Mr Mullings will make you any type of basket you require and in a very short time. To make a medium sized clothes basket takes him only three hours and he makes three in a day.

Although he has two withy beds in the district – one at Russell Mill and the other at Dauntsey’s School grounds, Mr Mullings also buys some withy from Bridgwater. There is a reason for this – the local withys are what he describes as white willow and Mr Mullings uses them in this colour, but buys his brown and buff rods as he prefers not to boil the whites with the bark on for himself. He does, however, stain some of the baskets so they have the appearance of having been made in brown withy. The method of boiling the rods for five hours, before removing the skin was explained to me. The action of boiling passes a stain from the bark or skin into the white rod, making it a golden brown colour, and this colour does not fade. Incidentally, the bark is more easily removed after boiling.

A rod is called a brown rod, not because of its colour but because the bark is left on. The boiled rods are known as ‘buffs’. White rods, which are cut and peeled in April when the sap is rising, also buff rods, need to be soaked for only a few hours before use but brown rods must be soaked for up to a week before use. Although first, second or third year’s growth can be used for basketry, Mr Mullings uses only the first year’s growth as these rods are more pliable and less liable to split than older wood. They appear to make terrific growth in one year – rods of about twelve foot in length being cut, which may mean Mr Mullings uses a soft rod of the variety kelham, which is well known for its vigorous growth.

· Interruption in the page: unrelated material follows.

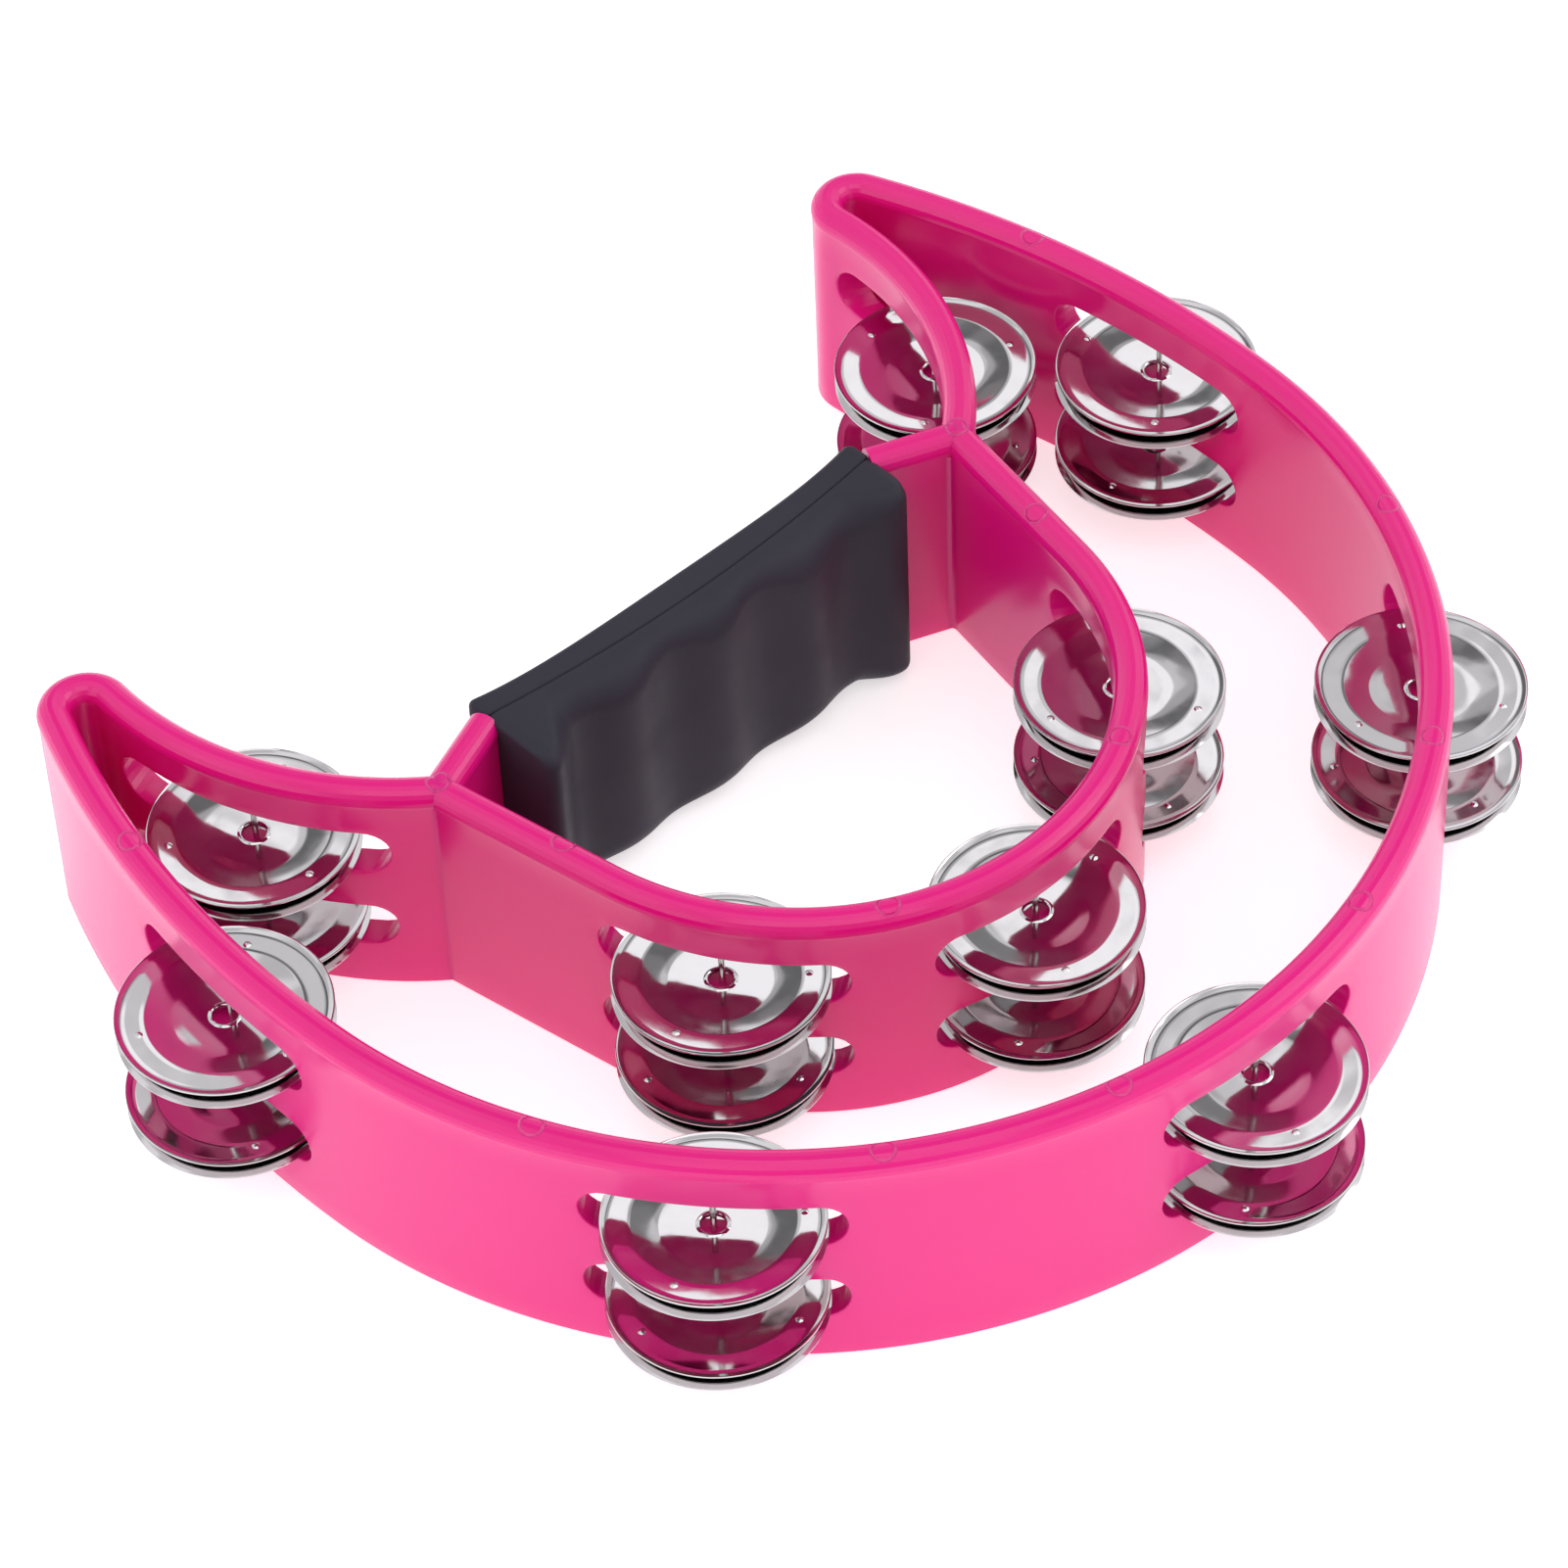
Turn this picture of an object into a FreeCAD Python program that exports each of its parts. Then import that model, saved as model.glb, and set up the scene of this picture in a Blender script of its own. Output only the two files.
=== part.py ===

It is interesting to note that whilst we use the term withy beds in this part of the country in the great osier growing districts round the River Trent in Nottinghamshire the beds are called ‘rod holts’.

Mr Mullings pointed out to me there is a great deal of difference between osier and cane, each having its own special characteristics and being suited to its own type of work and market. Cane work and osier work are two quite different crafts and should not be thought of as one.